The demeanour quotient in me seemed increasing and slowly I was listening more than talking. I found a new friend who was very shy but powerful when I went to him with any of my problems.
He always had one vision and was absolute recalcitrant in the decisions he took. He never forced me to believe his thoughts but he was always right. I used to have quibbles with him over certain things but more I was arguing the more I was getting convinced that I was wrong.
It’s my fortune to say, to have found a friend in him. But he keeps telling me even he is grateful to me to have accepted him. He keeps telling me I found him in a broken down position and fixed him. But the truth is he fixed me. And I guess in a way, we fixed each other too.
He is my only friend who is available anytime and never asks anything in return. Instead he just keeps telling me, as long as I fulfill what is good for our friendship, he doesn’t want anything else.
“All my life I had been looking for something and everywhere I turned someone tried to tell me what it was. I accepted their answers too, though they were often in contradiction and even self-contradictory. I was naïve. I was looking for myself and asking everyone except myself questions which I, and only I, could answer. It took me a long time and much painful boomeranging of my expectations to achieve a realization everyone else appears to have been born with: that I am nobody but myself”

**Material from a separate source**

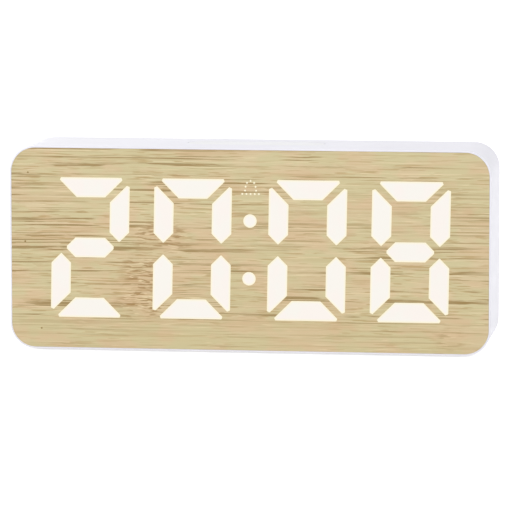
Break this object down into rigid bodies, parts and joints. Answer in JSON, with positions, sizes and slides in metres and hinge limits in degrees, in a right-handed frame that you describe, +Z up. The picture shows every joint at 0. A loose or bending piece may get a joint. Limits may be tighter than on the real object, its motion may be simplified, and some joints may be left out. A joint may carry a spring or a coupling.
{
  "type": "digital led desk clock",
  "caption": "Free-standing digital desk clock: white rounded box, wood-look front panel with large lit seven-segment digits and colon, rear keys, battery door and power inlet.",
  "frame": {"origin": "middle of the footprint, at the bottom of the feet", "axes": "+X to the right seen from the front, +Y from the front panel to the back, +Z up"},
  "size_m": [0.1604, 0.036, 0.0684],
  "materials": {
    "white_shell": "fine satin moulding",
    "white_cover": "fine sparked moulding",
    "white_key": "satin moulding",
    "wood_look_panel": "bamboo grain print under a satin film",
    "lit_segment": "glowing from behind",
    "adhesive_tape": "dull",
    "diffuser_film": "milky",
    "reflector_plastic": "glossy white",
    "led_package": "yellow phosphor",
    "circuit_board": "green solder mask",
    "screw_steel": "zinc plated",
    "chip_resin": "moulded resin",
    "tinned_metal": "tinned",
    "resistor_ceramic": "glazed",
    "capacitor_sleeve": "shrink sleeve",
    "sensor_resin": "dipped resin",
    "buzzer_plastic": "moulded",
    "socket_steel": "nickel plated",
    "connector_plastic": "moulded",
    "plunger_plastic": "moulded",
    "cell_sleeve": "printed sleeve, bare",
    "contact_nickel": "nickel plated",
    "foot_rubber": "soft translucent silicone"
  },
  "bodies": {
    "clock_body": {"housing": "white_shell", "rear_cover": "white_cover", "wood_panel": "wood_look_panel", "panel_tape": "adhesive_tape", "diffuser_sheet": "diffuser_film", "display_reflector": "reflector_plastic", "display_leds": "led_package", "display_board": "circuit_board", "main_board": "circuit_board", "display_board_screws": "screw_steel", "main_board_screws": "screw_steel", "rear_screws": "screw_steel", "driver_chip": "chip_resin", "controller_chip": "chip_resin", "chip_legs": "tinned_metal", "chip_resistors": "resistor_ceramic", "clock_crystal": "tinned_metal", "capacitor": "capacitor_sleeve", "thermistor": "sensor_resin", "buzzer": "buzzer_plastic", "usb_shell": "socket_steel", "usb_tongue": "connector_plastic", "header_plug": "connector_plastic", "header_socket": "connector_plastic", "rear_switches": "connector_plastic", "snooze_switch": "connector_plastic", "battery_1": "cell_sleeve", "battery_2": "cell_sleeve", "battery_3": "cell_sleeve", "contact_plates": "contact_nickel", "contact_springs": "contact_nickel", "battery_strip": "contact_nickel", "rubber_feet": "foot_rubber", "lit_colon": "lit_segment", "lit_alarm_mark": "lit_segment", "lit_digit_1": "lit_segment", "lit_digit_2": "lit_segment", "lit_digit_3": "lit_segment", "lit_digit_4": "lit_segment"},
    "mode_key": {"mode_button": "white_key", "mode_plunger": "plunger_plastic"},
    "up_key": {"up_button": "white_key", "up_plunger": "plunger_plastic"},
    "down_key": {"down_button": "white_key", "down_plunger": "plunger_plastic"},
    "alarm_key": {"alarm_button": "white_key", "alarm_plunger": "plunger_plastic"},
    "snooze_key": {"snooze_button": "white_key", "snooze_plunger": "plunger_plastic"},
    "battery_lid": {"battery_door": "white_cover"}
  },
  "joints": [
    {"name": "snooze_press", "type": "slide", "parent": "clock_body", "child": "snooze_key", "axis": [0, 0, -1], "range_m": [0, 0.0008], "stiffness_N_per_m": 1200},
    {"name": "mode_press", "type": "slide", "parent": "clock_body", "child": "mode_key", "axis": [0, -1, 0], "range_m": [0, 0.0006], "stiffness_N_per_m": 1200},
    {"name": "up_press", "type": "slide", "parent": "clock_body", "child": "up_key", "axis": [0, -1, 0], "range_m": [0, 0.0006], "stiffness_N_per_m": 1200},
    {"name": "down_press", "type": "slide", "parent": "clock_body", "child": "down_key", "axis": [0, -1, 0], "range_m": [0, 0.0006], "stiffness_N_per_m": 1200},
    {"name": "alarm_press", "type": "slide", "parent": "clock_body", "child": "alarm_key", "axis": [0, -1, 0], "range_m": [0, 0.0006], "stiffness_N_per_m": 1200},
    {"name": "battery_door_hinge", "type": "hinge", "parent": "clock_body", "child": "battery_lid", "pos_m": [0.04125, 0.017, 0.01595], "axis": [-1, 0, 0], "range_deg": [0, 90]}
  ]
}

To me, he answered all my questions and my alacrity to know more about my life and life around me in general.
True to Samuel Johnson words, almost every man wastes part of his life in attempts to display qualities which he does not possess, and to gain applause which he cannot keep. I was no different and I guess I am still no different.
I don’t want to do things, which would attenuate my confidence at the end of it, Even though it means sacrificing temporary pleasures.
My friend is so shy that he never opens up to others except me. I was slowly becoming the representative of his thoughts. Slowly I was embellishing his every thought and it was visible to my friends circle. I could see a change in me and my friends whom I am with since childhood also felt the change.
I remember Shirley MacLaine quoting –
I think of life itself now as a wonderful play that I’ve written for myself, and so my purpose is to have the utmost fun playing my part.
To be honest my friend had a great role in scripting a play for my life and the greatest quality I think I had was to trust him and I just did what he said. Sometimes I am so stupid that I don’t even think as to what is the impact it’s having on others. But I never felt acerbic while doing things in my life. However bitter moments do arise, but it’s the way you get out of it and still retain our friendship.
One thing is sure and certain; he is never going to make compromises hence he can be inimical critic. But a friend nevertheless.
One of the things I did was to express myself which was the only way of me introducing my friend to others.
Now, I never feel bad of showing my feelings, my pristine feelings or I don’t apologize for having showed also. Somewhere I feel when I apologize for my burst of pristine feelings, I apologize for the truth which is as good as losing my friend.
But I do apologize to people who are not close to me, since it’s bad on my part to expect them knowing me and accepting my behaviour.
To me, no one is greater than this friend because he never lets me separate from good friends and people that I have. All he does in a while, shows me who really are my pals and who aren’t.
If my creator wanted me to be otherwise than me, he would have created me otherwise.
And to end it all, Fanny Brice repeatedly kept telling-
“Let the world know you as you are, not as you think you should be, because sooner or later, if you are posing, you will forget the pose, and then where are you?”